Following the passage of legislation by the Arizona State Legislature that banned automated photo enforcement on state highways, the City of El Mirage is experiencing a surge in speeding incidents along Grand Avenue (U.S. 60) within the City limits.
El Mirage opted to begin a traffic safety camera program in 2009 due to a history of speed-related violations and crashes involving drivers passing through the City. Two camera systems monitoring eastbound and westbound speeding incidents along Grand Avenue were turned off March 16, 2016 following restrictions on photo enforcement imposed by the State of Arizona.

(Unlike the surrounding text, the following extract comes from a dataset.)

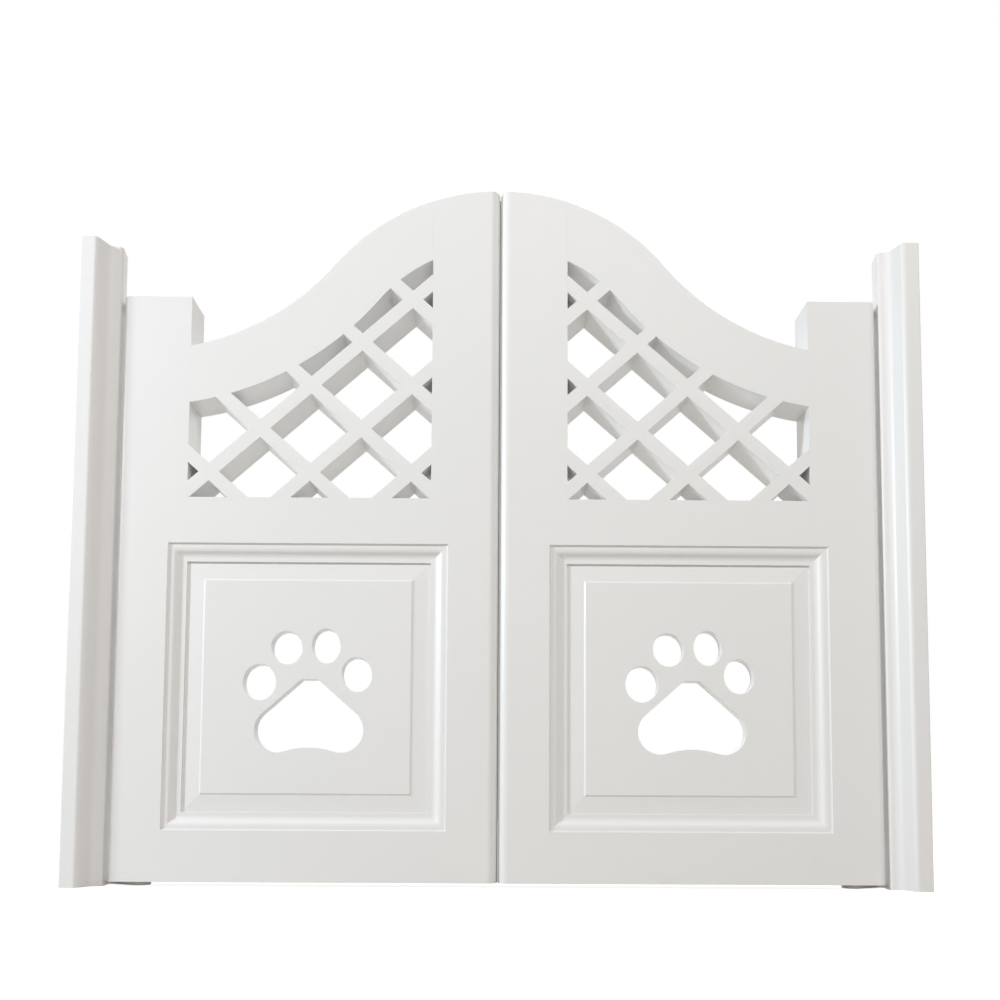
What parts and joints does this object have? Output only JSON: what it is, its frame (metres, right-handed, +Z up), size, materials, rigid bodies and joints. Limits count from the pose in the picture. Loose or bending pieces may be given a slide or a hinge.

While the enforcement systems have not captured or stored any photographic data since then, the sensors have continued to monitor the speed and number of vehicles traveling along that section of the roadway. Officials are using this information to assess program effectiveness and potential roadway dangers.
In May 2016, just over a full month after the cameras went dark, 7,361 westbound speeding incidents were recorded, a 179 - percent increase from May 2015. Eastbound, 13,675 speeding incidents were recorded – a 319-percent increase from the same time last year. Speeding is defined in this instance as cars travelling 11 miles per hour over the state-mandated speed limit of 45 mph.
“The data is clear. Without the camera deterrent, we are seeing more and more unsafe driving along Grand. This is an extremely serious matter, as lives are at stake,” said El Mirage Police Chief Terry McDonald.
The City of El Mirage has also experienced more collisions since the cameras were turned off. From March 16, 2016 to June 15, 2016, there were six collisions (three injury and three non-injury), versus two non-injury collisions for the same time period last year.
Chief McDonald noted such crashes cause traffic delays, require police, fire and EMS resources, cause property damage, and worst of all, can lead to injuries and untimely deaths. “Many people think speeding is a victimless crime. That is, until they become the victim, or someone they love does.”
According to the most recent data from National Highway Traffic Safety Administration, speeding contributed to 30 percent of all fatal crashes in 2012, and the annual economic cost of all speeding-related crashes in the United States exceeded $40 billion.
El Mirage officials are currently evaluating methods and tools available to better patrol speeding along the U.S. 60. Chief McDonald stated automated photo enforcement was an ideal solution in this area because an officer cannot safely pull over drivers along a divided highway separated by a median, and without a shoulder.